I have no idea if this dream is a memory or symbolic in some way, I just know that it is disturbing. Strangely enough I am not afraid to sleep for fear it might recur. I seem to be sure that it is an isolated incident.

Frazzled Farm Wife said...

Maybe because of the posting you have been doing on sexual violence and such has brought up some of the old feelings. Hopefully you can sleep in peace this week.

Rising Rainbow said...

frazzled farm wife, the memories and feelings of my abuse were stirred up when my mother died last year. I decided then that I might as well make something good come out of the upheaval and so I decided I would resume working or my book and blog.

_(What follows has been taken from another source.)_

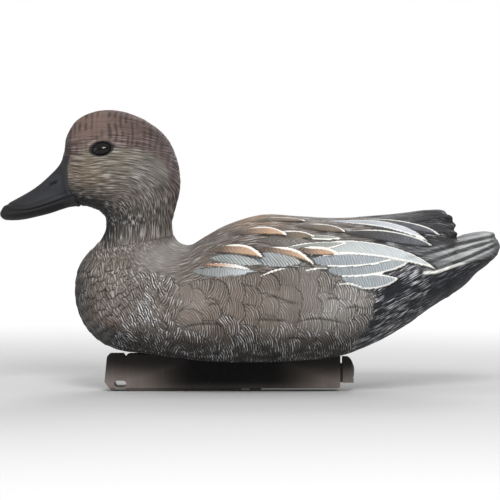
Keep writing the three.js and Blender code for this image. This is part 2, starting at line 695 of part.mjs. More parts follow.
add(keelGroup, "keel_housing", makeKeel(), FINISH.keel);
keelScrews.forEach((keelScrew, i) => {
  add(keelGroup, `keel_screw_${i + 1}`, screw(keelScrew, keelScrew.seat, UP), FINISH.steel);
});
add(keelGroup, "ballast_pad_front", makePad(padFront), FINISH.rubber);
add(keelGroup, "ballast_bar", makeBallastBar(), FINISH.iron);
add(keelGroup, "ballast_pad_rear", makePad(ballastRear + GAP), FINISH.rubber);
add(keelGroup, "end_cap_gasket", makeGasket(), FINISH.rubber);
add(keelGroup, "keel_end_cap", makeEndCap(), FINISH.keel);

export default decoy;
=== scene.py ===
"""The looks of the floating duck decoy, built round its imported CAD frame.

Shapes are worked out in millimetres, in the CAD's own frame: +Z up, -X towards the bill. Both sides of
the bird are alike, so every pattern is laid on its -Y side and mirrored.
"""

import math
from dataclasses import dataclass, replace

import bpy
import numpy as np
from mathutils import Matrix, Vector


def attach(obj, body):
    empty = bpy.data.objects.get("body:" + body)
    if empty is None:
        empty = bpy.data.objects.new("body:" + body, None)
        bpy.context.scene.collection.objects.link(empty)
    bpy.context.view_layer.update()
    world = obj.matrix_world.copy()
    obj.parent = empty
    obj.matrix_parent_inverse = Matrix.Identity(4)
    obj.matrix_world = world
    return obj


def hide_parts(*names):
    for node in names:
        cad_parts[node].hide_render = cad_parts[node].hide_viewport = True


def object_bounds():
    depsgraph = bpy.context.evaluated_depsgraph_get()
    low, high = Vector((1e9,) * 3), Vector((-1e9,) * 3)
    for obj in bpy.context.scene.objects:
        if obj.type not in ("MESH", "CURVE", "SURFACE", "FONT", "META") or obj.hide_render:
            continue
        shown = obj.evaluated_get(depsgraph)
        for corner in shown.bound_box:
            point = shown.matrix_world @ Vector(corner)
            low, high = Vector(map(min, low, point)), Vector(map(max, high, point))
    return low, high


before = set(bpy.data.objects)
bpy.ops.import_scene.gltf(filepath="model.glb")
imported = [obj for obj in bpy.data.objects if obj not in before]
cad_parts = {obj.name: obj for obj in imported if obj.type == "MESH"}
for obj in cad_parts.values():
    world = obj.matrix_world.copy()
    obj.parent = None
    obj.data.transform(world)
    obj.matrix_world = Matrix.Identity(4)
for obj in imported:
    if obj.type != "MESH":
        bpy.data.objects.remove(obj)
cad_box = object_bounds()

MM = 0.001

# ---- small helpers


def linear(*rgb):
    """A colour given as 0-255 sRGB, in the linear values that shaders use."""
    share = np.array(rgb, float) / 255
    return np.where(share <= 0.04045, share / 12.92, ((share + 0.055) / 1.055) ** 2.4)


def smooth(low, high, value):
    """0 below low, 1 above high, and an even curve between them."""
    t = np.clip((value - low) / (high - low), 0, 1)
    return t * t * (3 - 2 * t)


def mix(a, b, share):
    """From colour or number a to b. A share per point mixes colours per point."""
    share = np.asarray(share)
    is_colour = 3 in (np.shape(a)[-1:] + np.shape(b)[-1:])
    if is_colour and share.ndim:
        share = share[..., None]
    return a + (b - a) * share


def hashed(i, j, seed):
    """A repeatable number from 0 to 1 for each pair of whole numbers."""
    wave = np.sin(i * 127.1 + j * 311.7 + seed * 74.7) * 43758.5453
    return wave - np.floor(wave)


def noise(u, v, seed):
    """Smooth noise from 0 to 1 over the plane, with features about one unit across."""
    i, j = np.floor(u), np.floor(v)
    s, t = smooth(0, 1, u - i), smooth(0, 1, v - j)
    low = mix(hashed(i, j, seed), hashed(i + 1, j, seed), s)
    high = mix(hashed(i, j + 1, seed), hashed(i + 1, j + 1, seed), s)
    return mix(low, high, t)


def unit(vectors):
    return vectors / np.maximum(np.linalg.norm(vectors, axis=-1, keepdims=True), 1e-9)


# ---- stations of hull and head

# As in the CAD: x and z of its top and of its bottom, its half-width, where it is widest as a share of
# its height, and the exponents of its outline above and below that
HULL = [
    [198.7, 118, 199.5, 113.4, 9, 0.5, 2, 2],
    [195.6, 123.6, 197, 107.6, 19, 0.6, 2, 2],
    [190, 126.7, 191.5, 102.2, 27, 0.66, 1.9, 1.8],
    [182, 126.4, 182, 94.6, 34, 0.66, 1.8, 1.7],
    [172, 124.6, 172, 84.8, 39, 0.64, 1.7, 1.7],
    [164.8, 122.8, 162.5, 77.6, 42, 0.62, 1.6, 1.7],
    [163.4, 129, 159.8, 75.6, 43, 0.66, 1.45, 1.7],
    [160.6, 138.2, 156.6, 73.4, 44, 0.69, 1.35, 1.7],
    [155, 143.4, 152, 70.6, 45, 0.68, 1.35, 1.7],
    [143, 144, 143, 65, 48, 0.66, 1.45, 1.75],
    [126, 141.4, 126, 53, 54, 0.62, 1.6, 1.8],
    [102, 139.2, 102, 39, 62, 0.58, 1.8, 2],
    [72, 137.7, 72, 27.8, 70, 0.56, 1.9, 2.2],
    [40, 138.8, 40, 24, 75, 0.56, 2, 2.3],
    [9, 140, 5, 22.8, 77.5, 0.56, 2, 2.4],
    [-16, 133, -26, 23.2, 77.5, 0.55, 2, 2.4],
    [-35, 123.2, -56, 26.2, 75, 0.55, 2.1, 2.3],
    [-47.5, 116, -84, 30, 71, 0.54, 2.1, 2.2],
    [-53, 116.4, -107, 33.4, 65.5, 0.54, 2.1, 2.1],
    [-56.2, 117.7, -125, 44.4, 58.5, 0.53, 2.1, 2.1],
    [-57.8, 119, -135.6, 60.6, 51.5, 0.53, 2.1, 2],
    [-58.9, 120.2, -139.2, 78.6, 45.5, 0.52, 2, 2],
    [-59.7, 121.3, -137.4, 94, 40, 0.51, 2, 2],
    [-60.3, 122.4, -133, 105, 36.4, 0.5, 2, 2],
]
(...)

There is no question that blogging on this blog has brought my memories closer to the surface again and certainly the memories are associated with the blog content. So I have while writing, some after but this is the only nightmare I have had.

Enola said...

I have nightmares that are the same sleeping as when I'm awake - more like daydreams carried over into night. THen rarely I have night terrors or bizarre nightmares. Typically they occur when something is stuck in my subconcious. It takes a few days to make sense. Maybe yours will make more sense in a few days.

Cie Cheesemeister said...

When I was in the hospital after giving birth to my son, they had used a lot of different drugs on me and I had this dream that seemed horribly real where I was thrown into a bathtub by this man who lived in a cabin in the woods and then brutally raped and there was blood everywhere. Interestingly, I gave birth by c-section so there was no vaginal trauma, so no physical memory while giving birth.
Dude--do some people have dirty minds? Sex fantasies?? I tend to fantasize about how great a life where sex didn't exist would be! Because I have never had a good time with that particular thing.

lovelee said...

If I had to guess, I would say that it is similar to what Kahless had said. Maybe something has happened in recent life that makes you feel tricked, and it revisited in a symbolic way.

PS I hate those darn night terrors too... I have gone many nights without sleeping after them.